Ash Studios, the social sculpture and social practice project co-founded by Fred Villanueva and Darryl Ratcliff, has defended itself before Judge Michael Acuna before. As before, they’ve defended themselves on the grounds that the project is a social sculpture, a collaborative project that is something separate from the sort of building or business that the citation that has brought them here contends. According to the City of Dallas, they are in violation of section 114.1, of Chapter 16 of the Dallas Fire Code which states: “No structure or land shall be used or occupied, no change in the existing occupancy classification, zoning use, or the tenant or occupant of a structure or portion of structure shall be made… until the building official has issued a certificate of occupancy and a fee has been paid…”
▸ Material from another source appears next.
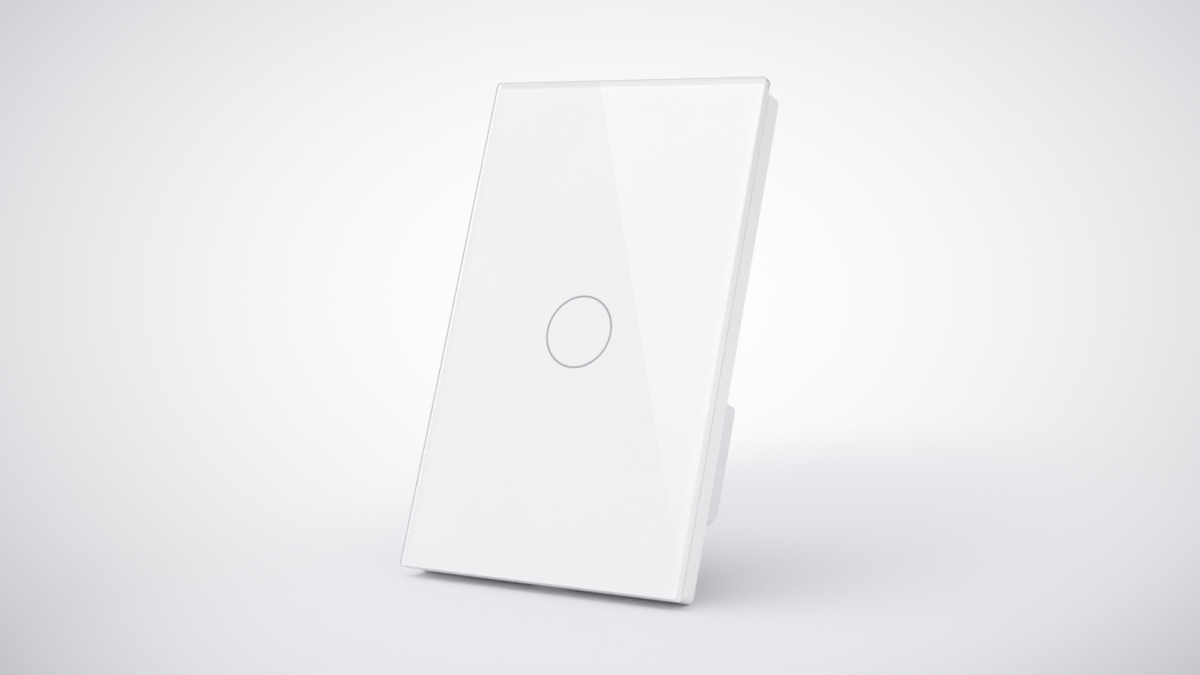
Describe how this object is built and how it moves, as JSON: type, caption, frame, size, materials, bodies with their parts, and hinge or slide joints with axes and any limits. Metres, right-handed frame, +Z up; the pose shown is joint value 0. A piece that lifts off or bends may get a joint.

They’ve previously argued their 5th Amendment rights, and made it clear that the city’s effective censoring and silencing of Ash is akin to the destruction of artwork, and now they’ll try their case in front of both Judge Acuna and a jury that will hear none of this reasoning. A jury that will eventually find Fred Villanueva the man, as an embodiment of Ash Studios the social sculpture, guilty and responsible for a fine and court fees.
Judge Acuna predicted for the jury that the trial would last no longer than a day. That the implications of their decision were larger and further reaching than a simple matter of having the proper paperwork to run a business was not something that was impressed upon the jury. He defined the entire trial simply: that the defendant (Villanueva) needed a CO that he didn’t have. That the defendant’s possession of an older CO, issued to a former owner of the property, proved Villanueva’s knowledge of the fact that he needed one. Whether or not he thought inheriting one was good enough could be left up to interpretation by the jury, but what they could not leave up to interpretation was the small scope of what they knew about this case. Villanueva needed a CO, not one issued in the 1970’s for storage and workshop spaces like the one he has (although it could be argued that in its function as an artist studio, Ash has operated as both of those things).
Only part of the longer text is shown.